(Some records)
* start *

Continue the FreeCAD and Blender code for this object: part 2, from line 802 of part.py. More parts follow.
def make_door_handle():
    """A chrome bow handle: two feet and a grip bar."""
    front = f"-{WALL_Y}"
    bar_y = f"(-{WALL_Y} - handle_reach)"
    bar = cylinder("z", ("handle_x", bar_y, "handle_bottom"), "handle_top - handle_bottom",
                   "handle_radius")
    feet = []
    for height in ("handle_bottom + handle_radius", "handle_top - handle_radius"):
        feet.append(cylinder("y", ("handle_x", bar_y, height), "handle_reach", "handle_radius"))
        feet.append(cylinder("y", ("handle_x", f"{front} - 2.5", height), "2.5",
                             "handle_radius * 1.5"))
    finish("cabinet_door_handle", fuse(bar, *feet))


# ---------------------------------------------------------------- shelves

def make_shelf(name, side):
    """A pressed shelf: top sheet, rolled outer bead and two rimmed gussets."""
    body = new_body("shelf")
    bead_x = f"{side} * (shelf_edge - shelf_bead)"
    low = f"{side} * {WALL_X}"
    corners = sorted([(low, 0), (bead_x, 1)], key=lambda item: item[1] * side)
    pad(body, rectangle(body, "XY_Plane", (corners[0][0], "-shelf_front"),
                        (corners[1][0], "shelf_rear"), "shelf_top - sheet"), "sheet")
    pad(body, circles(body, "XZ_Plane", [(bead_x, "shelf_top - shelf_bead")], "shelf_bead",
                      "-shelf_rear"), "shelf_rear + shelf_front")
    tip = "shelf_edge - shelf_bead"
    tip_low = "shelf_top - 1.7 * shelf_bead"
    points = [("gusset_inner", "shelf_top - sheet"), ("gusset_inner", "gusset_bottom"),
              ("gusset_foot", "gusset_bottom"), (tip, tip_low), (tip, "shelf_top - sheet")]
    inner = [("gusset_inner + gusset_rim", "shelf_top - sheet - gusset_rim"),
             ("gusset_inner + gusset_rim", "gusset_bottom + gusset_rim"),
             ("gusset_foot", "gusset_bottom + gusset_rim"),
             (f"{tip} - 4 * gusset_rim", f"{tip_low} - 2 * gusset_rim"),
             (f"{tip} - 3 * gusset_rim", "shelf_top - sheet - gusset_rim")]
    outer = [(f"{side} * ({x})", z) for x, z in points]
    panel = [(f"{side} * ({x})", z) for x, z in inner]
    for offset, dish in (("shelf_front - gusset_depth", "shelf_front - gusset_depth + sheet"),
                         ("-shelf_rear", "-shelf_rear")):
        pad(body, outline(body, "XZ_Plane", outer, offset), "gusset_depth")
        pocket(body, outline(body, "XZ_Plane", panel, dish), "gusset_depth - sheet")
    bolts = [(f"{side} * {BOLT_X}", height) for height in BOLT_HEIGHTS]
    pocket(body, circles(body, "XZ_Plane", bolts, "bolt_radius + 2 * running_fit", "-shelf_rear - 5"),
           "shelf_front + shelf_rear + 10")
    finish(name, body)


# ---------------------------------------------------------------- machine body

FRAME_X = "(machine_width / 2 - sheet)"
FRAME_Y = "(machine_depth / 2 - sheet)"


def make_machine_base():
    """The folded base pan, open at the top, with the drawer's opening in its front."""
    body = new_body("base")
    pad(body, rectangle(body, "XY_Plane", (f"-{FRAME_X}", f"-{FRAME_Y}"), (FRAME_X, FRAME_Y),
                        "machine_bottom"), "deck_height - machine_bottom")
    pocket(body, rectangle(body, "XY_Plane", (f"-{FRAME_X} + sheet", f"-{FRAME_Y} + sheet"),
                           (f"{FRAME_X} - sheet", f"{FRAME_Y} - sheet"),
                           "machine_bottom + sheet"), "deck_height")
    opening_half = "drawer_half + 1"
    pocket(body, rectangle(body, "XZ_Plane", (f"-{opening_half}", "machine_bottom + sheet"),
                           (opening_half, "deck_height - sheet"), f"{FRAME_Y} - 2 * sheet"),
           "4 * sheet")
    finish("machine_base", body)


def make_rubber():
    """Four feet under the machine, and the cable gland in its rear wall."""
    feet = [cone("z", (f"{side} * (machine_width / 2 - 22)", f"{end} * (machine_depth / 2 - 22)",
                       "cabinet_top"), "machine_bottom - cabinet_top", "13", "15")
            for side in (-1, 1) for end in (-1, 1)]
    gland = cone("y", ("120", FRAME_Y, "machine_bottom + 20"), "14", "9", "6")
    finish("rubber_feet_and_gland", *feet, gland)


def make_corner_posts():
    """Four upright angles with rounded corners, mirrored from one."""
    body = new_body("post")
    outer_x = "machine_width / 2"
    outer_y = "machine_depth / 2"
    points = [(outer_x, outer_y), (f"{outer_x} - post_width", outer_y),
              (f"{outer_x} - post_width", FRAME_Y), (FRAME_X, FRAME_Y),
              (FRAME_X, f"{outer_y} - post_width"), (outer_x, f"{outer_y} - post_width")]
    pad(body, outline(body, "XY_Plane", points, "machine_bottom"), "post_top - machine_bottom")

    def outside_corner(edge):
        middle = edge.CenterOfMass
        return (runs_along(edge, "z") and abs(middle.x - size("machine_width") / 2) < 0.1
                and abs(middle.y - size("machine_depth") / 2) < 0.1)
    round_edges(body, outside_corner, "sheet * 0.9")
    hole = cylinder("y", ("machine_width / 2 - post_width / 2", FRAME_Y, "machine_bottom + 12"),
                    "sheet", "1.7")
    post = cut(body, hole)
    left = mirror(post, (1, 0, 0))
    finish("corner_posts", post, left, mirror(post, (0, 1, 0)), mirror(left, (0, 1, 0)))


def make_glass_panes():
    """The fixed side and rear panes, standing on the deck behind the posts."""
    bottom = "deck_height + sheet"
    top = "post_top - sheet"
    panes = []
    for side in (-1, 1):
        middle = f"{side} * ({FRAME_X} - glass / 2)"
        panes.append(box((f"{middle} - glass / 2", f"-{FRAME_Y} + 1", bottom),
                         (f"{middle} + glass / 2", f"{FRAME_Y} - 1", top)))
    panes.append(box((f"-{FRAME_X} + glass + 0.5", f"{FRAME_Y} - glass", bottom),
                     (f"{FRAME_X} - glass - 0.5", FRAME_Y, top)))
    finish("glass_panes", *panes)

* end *
* start *

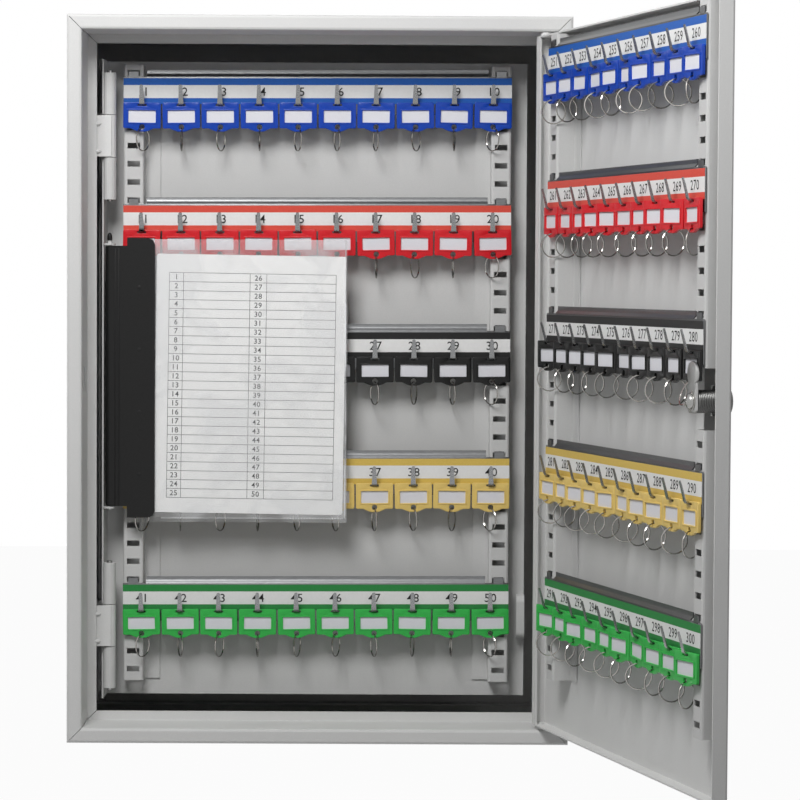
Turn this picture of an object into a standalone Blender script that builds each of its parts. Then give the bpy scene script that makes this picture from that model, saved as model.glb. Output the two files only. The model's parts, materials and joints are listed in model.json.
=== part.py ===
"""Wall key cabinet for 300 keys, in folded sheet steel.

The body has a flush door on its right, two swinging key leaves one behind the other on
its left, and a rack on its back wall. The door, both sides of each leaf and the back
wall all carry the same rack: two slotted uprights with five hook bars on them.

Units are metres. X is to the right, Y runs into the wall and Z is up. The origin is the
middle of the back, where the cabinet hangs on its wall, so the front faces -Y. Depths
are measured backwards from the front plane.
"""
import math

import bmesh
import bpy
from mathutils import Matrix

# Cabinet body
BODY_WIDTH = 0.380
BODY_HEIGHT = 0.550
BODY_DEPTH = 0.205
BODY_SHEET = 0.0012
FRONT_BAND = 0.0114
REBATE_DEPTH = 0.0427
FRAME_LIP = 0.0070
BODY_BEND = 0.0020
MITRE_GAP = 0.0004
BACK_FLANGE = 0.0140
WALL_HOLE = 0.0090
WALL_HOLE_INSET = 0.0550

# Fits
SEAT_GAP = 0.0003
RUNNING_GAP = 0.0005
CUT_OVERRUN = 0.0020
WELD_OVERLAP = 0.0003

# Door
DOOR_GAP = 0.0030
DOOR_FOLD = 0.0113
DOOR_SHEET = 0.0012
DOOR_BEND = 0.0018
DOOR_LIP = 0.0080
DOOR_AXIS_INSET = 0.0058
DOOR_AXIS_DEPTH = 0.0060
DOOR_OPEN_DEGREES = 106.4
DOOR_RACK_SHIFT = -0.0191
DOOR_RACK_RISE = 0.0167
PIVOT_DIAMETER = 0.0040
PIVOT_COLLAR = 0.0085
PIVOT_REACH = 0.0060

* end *

Reproduce verbatim only the segment of the listing bounded by the line containing "Turn this picture" and the line containing "PIVOT_REACH = 0.0060", with both boundary lines included.

EXPECTED OUTPUT ->
Turn this picture of an object into a standalone Blender script that builds each of its parts. Then give the bpy scene script that makes this picture from that model, saved as model.glb. Output the two files only. The model's parts, materials and joints are listed in model.json.
=== part.py ===
"""Wall key cabinet for 300 keys, in folded sheet steel.

The body has a flush door on its right, two swinging key leaves one behind the other on
its left, and a rack on its back wall. The door, both sides of each leaf and the back
wall all carry the same rack: two slotted uprights with five hook bars on them.

Units are metres. X is to the right, Y runs into the wall and Z is up. The origin is the
middle of the back, where the cabinet hangs on its wall, so the front faces -Y. Depths
are measured backwards from the front plane.
"""
import math

import bmesh
import bpy
from mathutils import Matrix

# Cabinet body
BODY_WIDTH = 0.380
BODY_HEIGHT = 0.550
BODY_DEPTH = 0.205
BODY_SHEET = 0.0012
FRONT_BAND = 0.0114
REBATE_DEPTH = 0.0427
FRAME_LIP = 0.0070
BODY_BEND = 0.0020
MITRE_GAP = 0.0004
BACK_FLANGE = 0.0140
WALL_HOLE = 0.0090
WALL_HOLE_INSET = 0.0550

# Fits
SEAT_GAP = 0.0003
RUNNING_GAP = 0.0005
CUT_OVERRUN = 0.0020
WELD_OVERLAP = 0.0003

# Door
DOOR_GAP = 0.0030
DOOR_FOLD = 0.0113
DOOR_SHEET = 0.0012
DOOR_BEND = 0.0018
DOOR_LIP = 0.0080
DOOR_AXIS_INSET = 0.0058
DOOR_AXIS_DEPTH = 0.0060
DOOR_OPEN_DEGREES = 106.4
DOOR_RACK_SHIFT = -0.0191
DOOR_RACK_RISE = 0.0167
PIVOT_DIAMETER = 0.0040
PIVOT_COLLAR = 0.0085
PIVOT_REACH = 0.0060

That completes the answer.